**RECORDED DATA:**

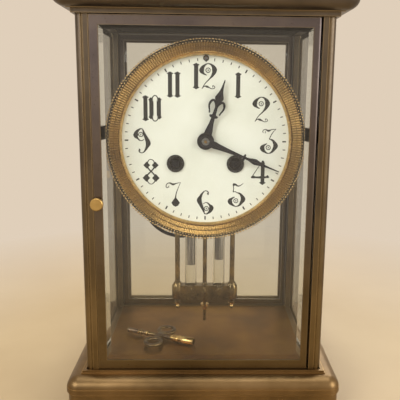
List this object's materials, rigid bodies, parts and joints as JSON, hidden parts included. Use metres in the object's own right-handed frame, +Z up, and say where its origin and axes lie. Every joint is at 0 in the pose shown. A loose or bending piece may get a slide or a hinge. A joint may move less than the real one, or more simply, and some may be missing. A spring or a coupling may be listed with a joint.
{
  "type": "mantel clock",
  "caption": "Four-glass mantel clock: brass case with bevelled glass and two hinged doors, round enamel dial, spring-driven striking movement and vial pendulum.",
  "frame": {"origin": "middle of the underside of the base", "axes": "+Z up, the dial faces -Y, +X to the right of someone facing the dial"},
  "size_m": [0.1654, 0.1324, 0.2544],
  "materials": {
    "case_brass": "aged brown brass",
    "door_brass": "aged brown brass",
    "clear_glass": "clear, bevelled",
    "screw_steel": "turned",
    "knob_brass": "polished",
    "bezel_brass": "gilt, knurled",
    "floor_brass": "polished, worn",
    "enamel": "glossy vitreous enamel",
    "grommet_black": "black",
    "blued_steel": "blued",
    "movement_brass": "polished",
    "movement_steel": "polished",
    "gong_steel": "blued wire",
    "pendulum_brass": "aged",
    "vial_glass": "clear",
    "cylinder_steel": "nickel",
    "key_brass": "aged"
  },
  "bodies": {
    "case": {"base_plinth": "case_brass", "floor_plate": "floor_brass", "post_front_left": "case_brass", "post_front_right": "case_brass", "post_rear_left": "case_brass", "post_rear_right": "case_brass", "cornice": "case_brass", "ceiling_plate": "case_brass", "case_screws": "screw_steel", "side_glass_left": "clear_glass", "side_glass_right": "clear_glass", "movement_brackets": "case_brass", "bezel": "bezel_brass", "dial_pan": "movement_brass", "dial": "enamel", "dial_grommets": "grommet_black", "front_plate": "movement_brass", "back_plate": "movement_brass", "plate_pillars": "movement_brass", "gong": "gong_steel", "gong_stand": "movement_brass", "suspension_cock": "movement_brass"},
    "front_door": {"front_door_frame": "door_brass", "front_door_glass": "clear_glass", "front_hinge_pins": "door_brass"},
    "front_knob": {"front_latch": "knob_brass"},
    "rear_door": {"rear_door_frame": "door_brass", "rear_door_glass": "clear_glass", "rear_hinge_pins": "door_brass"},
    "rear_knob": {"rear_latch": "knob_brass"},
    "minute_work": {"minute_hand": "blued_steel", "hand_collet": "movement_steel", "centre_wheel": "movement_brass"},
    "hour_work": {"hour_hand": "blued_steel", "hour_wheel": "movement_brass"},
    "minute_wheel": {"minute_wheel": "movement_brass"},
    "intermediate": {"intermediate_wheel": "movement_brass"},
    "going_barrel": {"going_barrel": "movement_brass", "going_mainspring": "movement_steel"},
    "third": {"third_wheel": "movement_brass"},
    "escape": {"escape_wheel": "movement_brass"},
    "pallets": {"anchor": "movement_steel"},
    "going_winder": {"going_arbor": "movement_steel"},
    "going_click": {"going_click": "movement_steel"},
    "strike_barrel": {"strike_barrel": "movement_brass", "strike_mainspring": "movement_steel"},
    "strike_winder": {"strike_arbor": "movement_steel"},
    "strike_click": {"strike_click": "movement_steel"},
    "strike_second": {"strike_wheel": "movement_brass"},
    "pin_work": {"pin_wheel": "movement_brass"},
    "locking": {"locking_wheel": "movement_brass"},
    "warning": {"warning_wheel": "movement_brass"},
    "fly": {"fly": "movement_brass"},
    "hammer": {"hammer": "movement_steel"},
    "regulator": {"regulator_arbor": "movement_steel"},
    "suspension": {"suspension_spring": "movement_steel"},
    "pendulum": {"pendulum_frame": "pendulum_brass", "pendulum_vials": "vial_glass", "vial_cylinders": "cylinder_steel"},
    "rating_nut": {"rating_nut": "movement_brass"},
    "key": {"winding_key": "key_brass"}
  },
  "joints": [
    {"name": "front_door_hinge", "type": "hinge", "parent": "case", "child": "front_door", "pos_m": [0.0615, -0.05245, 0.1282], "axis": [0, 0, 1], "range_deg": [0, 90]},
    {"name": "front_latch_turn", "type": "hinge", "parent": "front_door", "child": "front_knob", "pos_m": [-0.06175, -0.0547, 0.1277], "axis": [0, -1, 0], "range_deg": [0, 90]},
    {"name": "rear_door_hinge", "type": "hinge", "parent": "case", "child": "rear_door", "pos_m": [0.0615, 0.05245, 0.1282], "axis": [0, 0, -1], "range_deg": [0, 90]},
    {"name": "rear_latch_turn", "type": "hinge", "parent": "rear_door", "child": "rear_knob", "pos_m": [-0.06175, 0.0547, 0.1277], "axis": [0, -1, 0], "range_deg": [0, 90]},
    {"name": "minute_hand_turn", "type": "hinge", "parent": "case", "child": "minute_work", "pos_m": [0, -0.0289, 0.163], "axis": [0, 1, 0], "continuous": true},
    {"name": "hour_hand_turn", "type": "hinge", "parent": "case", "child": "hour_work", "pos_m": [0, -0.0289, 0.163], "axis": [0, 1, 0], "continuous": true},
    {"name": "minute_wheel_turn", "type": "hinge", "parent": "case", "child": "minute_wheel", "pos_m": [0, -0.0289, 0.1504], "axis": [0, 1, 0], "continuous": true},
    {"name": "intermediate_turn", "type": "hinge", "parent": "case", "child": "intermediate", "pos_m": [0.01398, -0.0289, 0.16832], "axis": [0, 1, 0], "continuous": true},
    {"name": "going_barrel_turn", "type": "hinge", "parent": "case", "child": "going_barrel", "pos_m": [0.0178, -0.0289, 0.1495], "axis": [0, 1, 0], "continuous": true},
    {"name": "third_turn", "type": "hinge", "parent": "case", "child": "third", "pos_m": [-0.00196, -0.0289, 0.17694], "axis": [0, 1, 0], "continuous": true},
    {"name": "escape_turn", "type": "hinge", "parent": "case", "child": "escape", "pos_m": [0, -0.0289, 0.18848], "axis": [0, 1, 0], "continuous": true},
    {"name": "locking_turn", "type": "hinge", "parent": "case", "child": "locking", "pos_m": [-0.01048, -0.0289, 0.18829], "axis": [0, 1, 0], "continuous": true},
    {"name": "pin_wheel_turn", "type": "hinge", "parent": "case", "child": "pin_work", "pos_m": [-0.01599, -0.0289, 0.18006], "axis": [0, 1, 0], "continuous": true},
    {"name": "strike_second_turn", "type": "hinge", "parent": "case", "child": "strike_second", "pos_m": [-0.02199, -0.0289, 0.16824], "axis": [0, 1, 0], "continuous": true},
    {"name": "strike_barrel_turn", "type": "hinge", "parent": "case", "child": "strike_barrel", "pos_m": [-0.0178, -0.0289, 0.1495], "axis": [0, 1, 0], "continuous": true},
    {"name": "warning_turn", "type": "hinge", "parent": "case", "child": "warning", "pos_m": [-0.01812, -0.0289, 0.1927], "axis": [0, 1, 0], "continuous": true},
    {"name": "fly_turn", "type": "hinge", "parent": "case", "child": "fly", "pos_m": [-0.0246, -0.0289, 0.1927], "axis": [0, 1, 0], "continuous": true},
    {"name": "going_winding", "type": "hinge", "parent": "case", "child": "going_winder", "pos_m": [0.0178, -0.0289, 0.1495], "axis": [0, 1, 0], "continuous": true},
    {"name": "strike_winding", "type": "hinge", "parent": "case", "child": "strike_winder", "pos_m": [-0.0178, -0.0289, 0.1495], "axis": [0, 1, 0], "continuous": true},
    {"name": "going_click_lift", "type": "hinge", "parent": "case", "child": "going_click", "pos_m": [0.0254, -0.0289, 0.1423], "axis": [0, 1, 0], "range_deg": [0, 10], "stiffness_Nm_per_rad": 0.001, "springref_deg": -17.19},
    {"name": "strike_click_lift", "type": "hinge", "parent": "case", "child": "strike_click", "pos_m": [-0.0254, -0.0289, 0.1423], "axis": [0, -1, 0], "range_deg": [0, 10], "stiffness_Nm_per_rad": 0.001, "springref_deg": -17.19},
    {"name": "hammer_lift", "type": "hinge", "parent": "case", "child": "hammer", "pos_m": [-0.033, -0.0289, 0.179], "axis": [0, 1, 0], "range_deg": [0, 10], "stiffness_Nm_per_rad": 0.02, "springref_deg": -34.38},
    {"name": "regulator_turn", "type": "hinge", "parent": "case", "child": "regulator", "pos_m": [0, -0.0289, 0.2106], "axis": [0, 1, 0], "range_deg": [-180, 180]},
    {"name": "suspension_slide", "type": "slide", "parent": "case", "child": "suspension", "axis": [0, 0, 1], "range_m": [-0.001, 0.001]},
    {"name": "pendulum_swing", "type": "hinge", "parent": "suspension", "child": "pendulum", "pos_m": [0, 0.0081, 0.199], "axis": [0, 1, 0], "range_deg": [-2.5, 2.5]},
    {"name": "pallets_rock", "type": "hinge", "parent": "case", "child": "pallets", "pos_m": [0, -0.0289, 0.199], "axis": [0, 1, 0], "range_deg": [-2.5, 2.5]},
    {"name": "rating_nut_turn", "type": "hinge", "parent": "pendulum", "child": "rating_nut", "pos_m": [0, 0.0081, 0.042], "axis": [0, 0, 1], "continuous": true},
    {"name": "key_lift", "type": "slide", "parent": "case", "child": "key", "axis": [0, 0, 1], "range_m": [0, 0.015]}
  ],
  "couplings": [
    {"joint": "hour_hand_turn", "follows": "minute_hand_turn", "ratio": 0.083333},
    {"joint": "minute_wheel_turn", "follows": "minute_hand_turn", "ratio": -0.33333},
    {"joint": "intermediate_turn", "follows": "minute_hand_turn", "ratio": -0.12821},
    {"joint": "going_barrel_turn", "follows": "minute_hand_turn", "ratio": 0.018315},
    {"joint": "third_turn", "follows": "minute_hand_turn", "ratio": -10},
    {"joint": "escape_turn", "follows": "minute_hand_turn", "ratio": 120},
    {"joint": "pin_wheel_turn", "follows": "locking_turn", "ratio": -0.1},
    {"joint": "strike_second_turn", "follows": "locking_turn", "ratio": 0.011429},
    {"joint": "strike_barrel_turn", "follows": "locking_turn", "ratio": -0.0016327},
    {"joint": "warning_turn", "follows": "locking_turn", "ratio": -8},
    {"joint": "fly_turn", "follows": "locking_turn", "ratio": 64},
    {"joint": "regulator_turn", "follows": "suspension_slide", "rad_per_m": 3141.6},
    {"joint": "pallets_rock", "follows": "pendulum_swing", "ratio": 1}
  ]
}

**TASK STATEMENT:** Each line above that includes "joints" counts once; state the total and nothing more.

**SOLUTION TO THE EXERCISE:** 2